Sayın Savcım, bu ülkenin insanları gayretlerini takdirle karşılamaktadırlar. Her türlü fedakarlığı ortaya koyarak çalıştığınızı biliyorlar.
Sayın Savcım, tanık olarak çağırmanız durumunda da gelmeye hazırım.

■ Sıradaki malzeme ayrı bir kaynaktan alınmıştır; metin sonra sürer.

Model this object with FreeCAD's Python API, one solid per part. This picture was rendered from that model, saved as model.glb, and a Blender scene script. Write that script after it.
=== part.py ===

CUMHURİYETİN SAVCILARININ SÖZ KONUSU CUNTAYI ÇÖZMEYE BAŞLADIĞINI GÖRMEKTEN MUTLU VE UMUTLUYUM.
Saygılarımla arz ederim.
(NOT: Ara başlıklar Taraf’a aittir.)
O andıç da savcıda
Sayın Savcım, Albay Dursun ÇİÇEK tarafından hazırlanan ve çeşitli Sivil Toplum Örgütleri (STÖ)’nin fişlenmesini içeren andıç, 7 Nisan 2008 tarihinde Taraf gazetesinde yayımlanmıştır. Taraf gazetesinin konuyu haber yapmasından sonra Genelkurmay Başkanlığı soruşturma başlatmıştır. Soruşturma sonucunda hazırlanan bilgi notu EK-C’de sunulmuştur. Bu bilgi notunda andıç çalışmasının Genelkurmay Başkanlığı’nın emri ile 29 Temmuz 2004 tarihinde başlatıldığı, Nisan 2006’da ilgili makamlara arz edildiği ifade edilmektedir. Yani Genelkurmay Başkanlığı adı geçen andıçın varlığını kesin bir şekilde kabul etmektedir. Bu rapor neticesinde Alb. ÇİÇEK hakkında herhangi bir işlem yapılmamıştır.